According to Sandpoint Planning Director Jeremy Grimm, Graphic Controls officials were prepared to remove Lead-Lok's 62 jobs from Sandpoint if they couldn't accommodate their planned expansion. Furthermore, the company plans to add 20 more jobs over the next year-and-a-half with salaries averaging $32,000 plus benefits, Grimm said.

Graphic Controls is planning a $1.5 million investment in facility and infrastructure costs to expand the Lead-Lok business established by Jim Healy in the 1980s.
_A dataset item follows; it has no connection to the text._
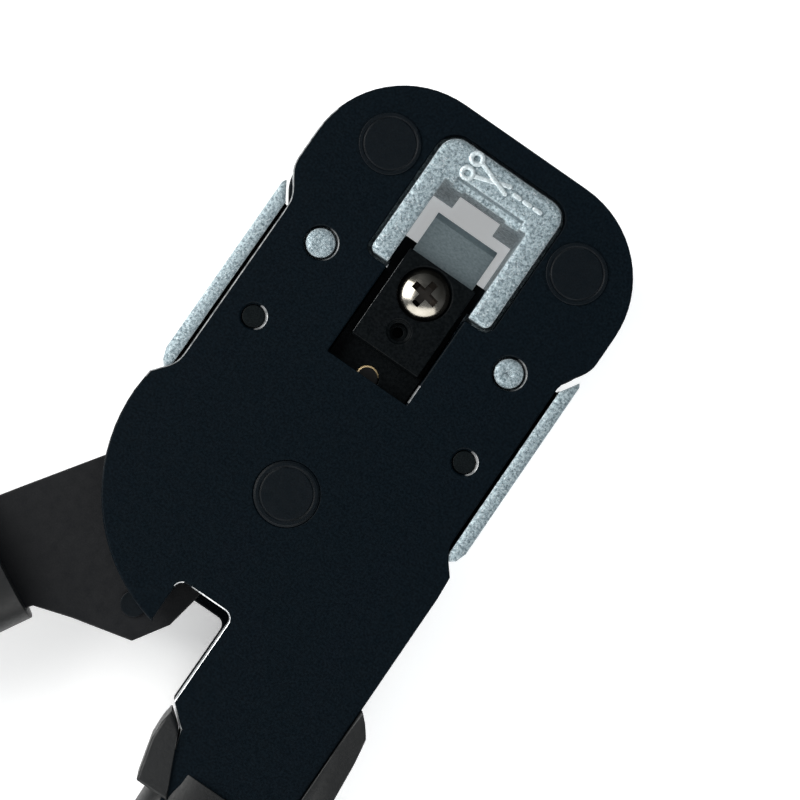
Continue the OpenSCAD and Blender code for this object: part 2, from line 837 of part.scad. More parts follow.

Grimm told council members at their most recent meeting that they were strongly considering the business relocation and investment incentives offered by New York, which include major breaks on property, sales and income tax.

"They are giving away the farm," Grimm said.

As a business already occupying one of the BBC's three buildings, Lead-Lok requires more space and equipment considerations to launch the next phase of the business. Grimm said he worked with the Idaho Department of Commerce to nail down a plan that would keep Lead-Lok based in Sandpoint.

"We were able to come to an agreement on a lease that will allow Lead-Lok to expand into the five offices in the BBC and into the kitchen area," Grimm said.

The new agreement will result in the city making improvements to the center using Graphic Controls' lease payments.

It will also mean that after five years, the BBC fund should have more than $400,000 in surplus funds, which will help clear up the center's maintenance backlog. Finally, the agreement should pave the way toward the construction of a new, larger facility some time down the road.

Of course, the agreement means that the BBC's other six tenants and eight users of the industrial kitchen will have to find new accommodations. Grimm said earlier this month, he gave those tenants 45 days' notice to relocate their businesses. The decision is based on a clause in the leases that after three years, either the tenant or the city can cancel the lease.

"It was very difficult to deliver that news to those tenants and users, but I firmly believe this is in the best interest of the community," Grimm said.

"It will also put the BBC on a much stronger financial footing," he added.